Jan Hammer’s composition “Coming Back Home” is the only Williams selection not from a Lifetime record — it originated on the immediate post-Lifetime album The Joy Of Flying (1978) — but Medeski lights a fire under this, re-imagining this song as how the Lifetime group of 1970 might have handled it. “Blues For Tillmon” was written by the Spectrum Road band in reference to Williams’ middle name, a blues played in a more traditional jazz style, but with an avant garde bent that Williams, who once had Cecil Taylor help him perform a Taylor tune on one of his albums, would have loved.

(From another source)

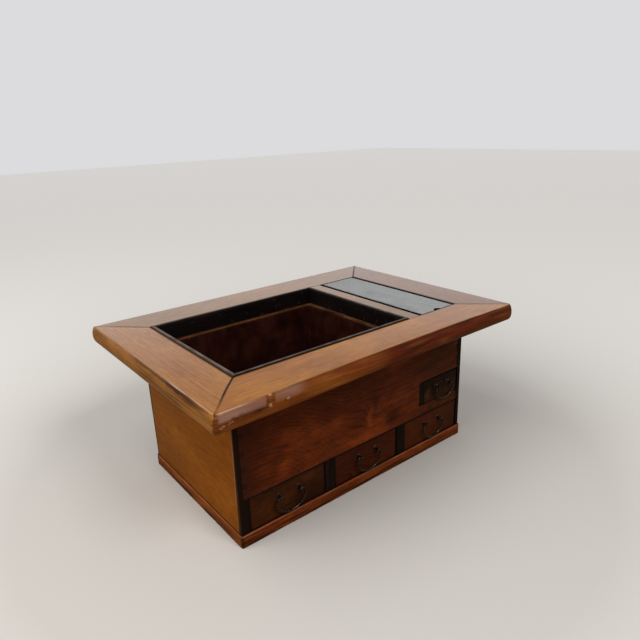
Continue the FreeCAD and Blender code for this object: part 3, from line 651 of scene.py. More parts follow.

Fusion jazz is a music form where there’s been very little out there truly fresh and new for a long while. Sometimes you’ve got to go all the way back before you can more forward again. Spectrum Road reintroduces the limitless possibilities that were abundant at the beginning, when Williams and his fearless Lifetime band were racing across the frontier and leaving most everyone behind. Here is a supergroup that actually lives up to the billing, making their debut album the rock-jazz event of the year. And Tony Williams’ legacy gets a long overdue upgrade.
Spectrum Road goes on sale June 5 by Palmetto Records.